Bose-Bose mixtures in an optical lattice: First-order superfluid-insulator transition and elementary excitations

We study ground-state phase diagrams and excitation spectra of Bose-Bose mixtures in an optical lattice by applying the Gutzwiller approximation to the two-component Bose-Hubbard model. A case of equal hoppings and equal intra-component interactions for both components is considered. Due to the existence of inter-component interaction, there appear several quantum phases, such as the superfluid, paired superfluid, and counterflow superfluid phases. We find that the transition from superfluid (SF) to Mott insulator (MI) with even filling factors can be of the first order for a wide range of the chemical potential.

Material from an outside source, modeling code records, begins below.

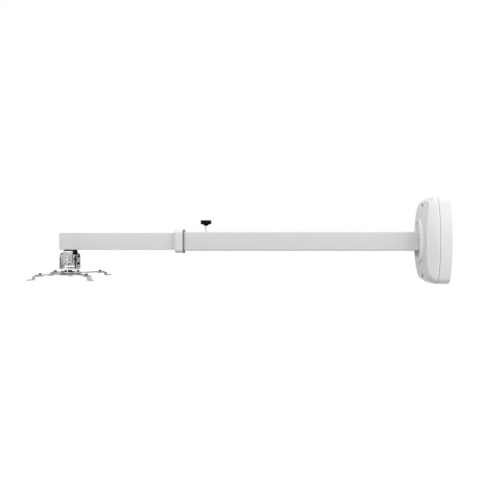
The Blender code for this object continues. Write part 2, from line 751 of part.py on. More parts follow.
def inner_tube(slider, paint):
    near = -ARM_REACH + CAP_T + GAP
    corner = OUTER_CORNER - OUTER_WALL
    outer = rounded_box(INNER_W / 2, INNER_H / 2, corner)
    inner = rounded_box(INNER_W / 2 - INNER_WALL, INNER_H / 2 - INNER_WALL, corner / 2)
    tube = framed("inner_tube", outer, inner, "YZ", near, near + INNER_LENGTH, slider, paint)
    seat = HEAD_CENTRE + Vector((0, 0, TUBE_FLOOR))
    bore(tube, "cut_swivel_hole", SWIVEL_R + RUN, seat, (0, 0, 1), -OVERRUN, INNER_WALL + OVERRUN, slider)


def end_cap(slider, plastic):
    """Plug that closes the inner tube, with a round outer edge and a hollow back."""
    back = -ARM_REACH + CAP_T
    corner = OUTER_CORNER - OUTER_WALL
    plug_w = INNER_W / 2 - INNER_WALL - GAP
    plug_h = INNER_H / 2 - INNER_WALL - GAP

    def ring(half_u, half_v, radius, x):
        return [Vector((x, y, z)) for y, z in rounded_box(half_u, half_v, radius)]

    hollow = CAP_PLUG_WALL
    rings = []
    for step in range(CAP_ROUND_STEPS + 1):
        angle = step / CAP_ROUND_STEPS * math.pi / 2
        inset = CAP_ROUND * (1 - math.sin(angle))
        rings.append(ring(INNER_W / 2 - inset, INNER_H / 2 - inset, corner,
                          -ARM_REACH + CAP_ROUND * (1 - math.cos(angle))))
    rings += [
        ring(INNER_W / 2, INNER_H / 2, corner, back),
        ring(plug_w, plug_h, corner / 2, back),
        ring(plug_w, plug_h, corner / 2, back + CAP_PLUG),
        ring(plug_w - hollow, plug_h - hollow, corner / 2, back + CAP_PLUG),
        ring(plug_w - hollow, plug_h - hollow, corner / 2, back - CAP_T / 2),
    ]
    loft("end_cap", rings, slider, plastic)


def swivel_fixings(slider, steel, zinc, rubber):
    """What holds the head: backing plate and nut in the tube, the disc and the bolt."""
    floor = TUBE_FLOOR + INNER_WALL + GAP
    half_w = INNER_W / 2 - INNER_WALL - 2 * GAP
    outline = rounded_box(BACKING_HALF_L, half_w, BACKING_CORNER)
    backing_x = -ARM_REACH + CAP_T + CAP_PLUG + GAP + BACKING_HALF_L
    plate = prism("backing_plate", outline, "XY", floor, floor + BACKING_T, slider, steel, centre=(backing_x, 0))
    bore(plate, "cut_backing_hole", SWIVEL_R + RUN, HEAD_CENTRE, (0, 0, 1), floor - OVERRUN,
         floor + BACKING_T + OVERRUN, slider)
    nut_seat = HEAD_CENTRE + Vector((0, 0, floor + BACKING_T + GAP))
    nut("swivel_nut", nut_seat, (0, 0, 1), SWIVEL_HEAD_AF, SWIVEL_HEAD_H, SWIVEL_R + RUN, slider, zinc)
    hole = SWIVEL_R + RUN
    turned("swivel_disc", [(DISC_R, 0), (DISC_R, DISC_T), (hole, DISC_T), (hole, 0)],
           HEAD_CENTRE + Vector((0, 0, DISC_Z)), (0, 0, 1), slider, rubber, hollow=True, count=2 * ROUND)
    seat = HEAD_CENTRE + Vector((0, 0, YOKE_Z - SHEET_T - GAP))
    length = nut_seat.z + SWIVEL_HEAD_H - seat.z
    screw("swivel_bolt", seat, (0, 0, -1), SWIVEL_R, length, hexagon(SWIVEL_HEAD_AF), SWIVEL_HEAD_H,
          slider, zinc)


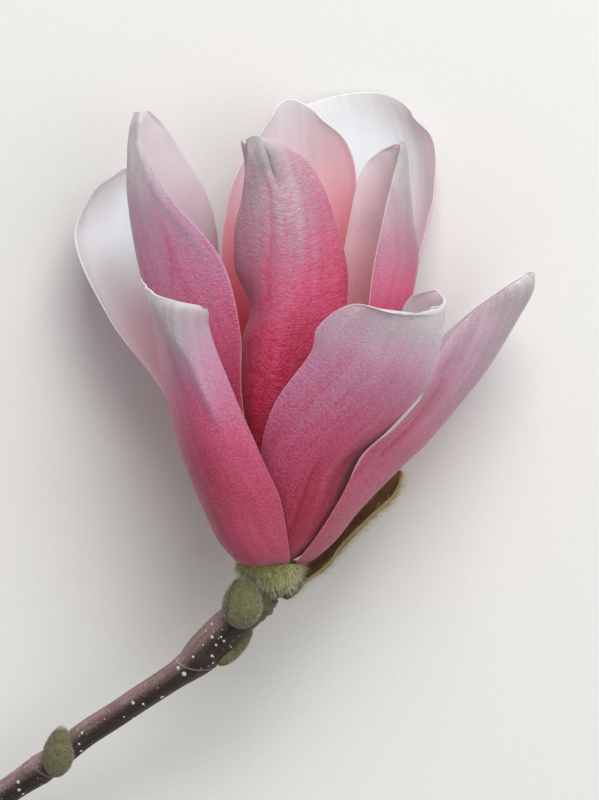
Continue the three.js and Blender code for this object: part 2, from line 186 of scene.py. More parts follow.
def calculate(tree, operation, *values):
    inputs = dict(enumerate(values))
    return addNode(tree, "ShaderNodeMath", inputs, operation=operation).outputs[0]


def product(tree, one, other):
    return calculate(tree, "MULTIPLY", one, other)


def summed(tree, value, factor, other):    # value times factor, plus other
    return calculate(tree, "MULTIPLY_ADD", value, factor, other)


def scaled(tree, vector, scale):
    return addNode(tree, "ShaderNodeVectorMath", {0: vector, 1: scale}, operation="MULTIPLY").outputs[0]


def noise(tree, vector, **settings):
    return addNode(tree, "ShaderNodeTexNoise", {"Vector": vector, "Scale": 1, **settings}).outputs["Fac"]


def objectPlace(tree):
    return addNode(tree, "ShaderNodeTexCoord").outputs["Object"]


def stretched(tree, value, low, high, toLow=0.0, toHigh=1.0):
    inputs = {0: value, 1: low, 2: high, 3: toLow, 4: toHigh}
    return addNode(tree, "ShaderNodeMapRange", inputs, interpolation_type="SMOOTHSTEP").outputs[0]


def blended(tree, factor, one, other, way="MIX"):
    inputs = {0: factor, 6: one, 7: other}
    return addNode(tree, "ShaderNodeMix", inputs, data_type="RGBA", blend_type=way).outputs[2]


def overlaid(tree, skin, tone, mask, share=None):    # a screen colour over the skin where the mask is
    return blended(tree, mask if share is None else product(tree, mask, share), skin, colour(*tone))


def colourRamp(tree, factor, stops):
    made = addNode(tree, "ShaderNodeValToRGB", {0: factor})
    elements = made.color_ramp.elements
    for index, (place, value) in enumerate(stops):
        element = elements[index] if index < 2 else elements.new(place)
        element.position = place
        element.color = colour(*value)
    return made.outputs[0]


def attribute(tree, label):
    return addNode(tree, "ShaderNodeAttribute", attribute_name=label).outputs["Fac"]


def addBump(tree, shader, strength, depth, height):
    bump = addNode(tree, "ShaderNodeBump", {"Strength": strength, "Distance": depth, "Height": height})
    tree.links.new(bump.outputs[0], shader.inputs["Normal"])


def nodeGroup(name, kind, inputs, outputs):    # the sockets are pairs of a label and a kind
    group = bpy.data.node_groups.new(name, kind)
    for direction, sockets in (("INPUT", inputs), ("OUTPUT", outputs)):
        for label, value in sockets:
            group.interface.new_socket(label, in_out=direction, socket_type="NodeSocket" + value)
    return group, group.nodes.new("NodeGroupInput").outputs, group.nodes.new("NodeGroupOutput").inputs


def newMaterial(name, **surface):
    material = bpy.data.materials.new(name)
    material.use_nodes = True
    tree = material.node_tree
    shader = tree.nodes["Principled BSDF"]
    for label, value in surface.items():
        shader.inputs[label].default_value = value
    return material, tree, shader


def named(tree, label, kind):
    return addNode(tree, "GeometryNodeInputNamedAttribute", {"Name": label}, data_type=kind).outputs[0]


def placeInstances(tree, given, put, points, shape, rotation, scale):    # ends a tree that repeats a shape
    shape = addNode(tree, "GeometryNodeObjectInfo", {"Object": shape}).outputs["Geometry"]
    inputs = {"Points": points, "Instance": shape, "Rotation": rotation, "Scale": scale}
    placed = addNode(tree, "GeometryNodeInstanceOnPoints", inputs)
    solid = addNode(tree, "GeometryNodeRealizeInstances", {"Geometry": placed.outputs[0]})
    inputs = {"Geometry": solid.outputs[0], "Material": given["Finish"]}
    dressed = addNode(tree, "GeometryNodeSetMaterial", inputs)
    tree.links.new(dressed.outputs[0], put["Geometry"])
    return tree


def grown(name, base, tree, values):
    # runs the tree on the base's mesh and returns what it makes as a plain mesh object
    modifier = base.modifiers.new("grow", "NODES")
    modifier.node_group = tree
    for item in tree.interface.items_tree:
        if item.item_type == "SOCKET" and item.in_out == "INPUT" and item.name in values:
            modifier[item.identifier] = values[item.name]
    bpy.context.view_layer.update()
    graph = bpy.context.evaluated_depsgraph_get()
    mesh = bpy.data.meshes.new_from_object(base.evaluated_get(graph), depsgraph=graph)
    base.modifiers.remove(modifier)
    mesh.name = name
    finishes = [material for material in mesh.materials if material]    # drops the base's empty slot
    mesh.materials.clear()
    for material in finishes:
        mesh.materials.append(material)
    mesh.polygons.foreach_set("material_index", [0] * len(mesh.polygons))
    return inScene(name, mesh)


def discard(thing):
    bpy.data.objects.remove(thing)


# camera: straight above, as the branch lies on its back with its front upward
cameraView = {"place": tuple(fromFoot((5.796, 30.782, 1200))), "lens": 284.2, "sensor": 36,
              "width": 599, "height": 800}


def makeCamera():
    lens = bpy.data.cameras.new("camera")
    lens.lens = cameraView["lens"]
    lens.sensor_width = cameraView["sensor"]
    camera = inScene("camera", lens)
    camera.location = cameraView["place"]
    bpy.context.scene.camera = camera


def sightLine(across, down):    # direction in which the camera sees a pixel of the photograph
    scale = cameraView["sensor"] / cameraView["lens"] / cameraView["height"]
    return Vector(((across - cameraView["width"] / 2) * scale, (cameraView["height"] / 2 - down) * scale, -1))


# floor and light
studio = {
    "floorSize": 3.0, "floorGap": 0.02 * mm, "floorColour": (232, 231, 228), "floorGrain": 900,
    "ambient": 0.4,
    "key": {"place": (0.2, 0.8, 0.8), "size": 0.7, "power": 9.2},
    "fill": {"place": (0.5, 0.1, 0.85), "size": 0.8, "power": 2.9},
}


def makeStudio():
    half = studio["floorSize"] / 2
    level = cadLow.z - studio["floorGap"]
    corners = [[-half, -half, level], [half, -half, level], [half, half, level], [-half, half, level]]
    floor = newObject("floor", np.array(corners), [[0, 1, 2, 3]])
    material, tree, shader = newMaterial("pale floor", Roughness=0.9)
    grain = noise(tree, objectPlace(tree), Scale=studio["floorGrain"], Detail=2)
    light, paintedCreaseShade = colour(*studio["floorColour"]), colour(*[part - 5 for part in studio["floorColour"]])
    tree.links.new(blended(tree, grain, light, paintedCreaseShade), shader.inputs["Base Color"])
    floor.data.materials.append(material)
    for name in ("key", "fill"):
        values = studio[name]
        lamp = bpy.data.lights.new(name, "AREA")
        lamp.size = values["size"]
        lamp.energy = values["power"]
        holder = inScene(name, lamp)
        holder.location = values["place"]
        holder.rotation_euler = (-Vector(values["place"])).to_track_quat("-Z", "Y").to_euler()
    world = bpy.data.worlds.new("soft room")
    world.use_nodes = True
    light = world.node_tree.nodes["Background"].inputs
    light["Color"].default_value = (1, 1, 1, 1)
    light["Strength"].default_value = studio["ambient"]
    bpy.context.scene.world = world
    bpy.context.scene.view_settings.view_transform = "Standard"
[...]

We calculate the excitation spectra as a useful probe to identify the quantum phases and the SF-to-MI transitions. In the excitation spectra of the SF phase, there are two gapless modes and a few gapful modes, which respectively correspond to phase and amplitude fluctuations of the order parameters. At the SF-to-MI transition point, we show that the energy gaps of certain amplitude modes reach zero for the second-order transition while they remain finite for the first-order one. Since the excitation spectrum can be measured by the Bragg scattering, we calculate the dynamical structure factor by using the linear response theory. We consider three types of density fluctuations, and show that the density fluctuations are coupled to different excitation branches in different quantum phases.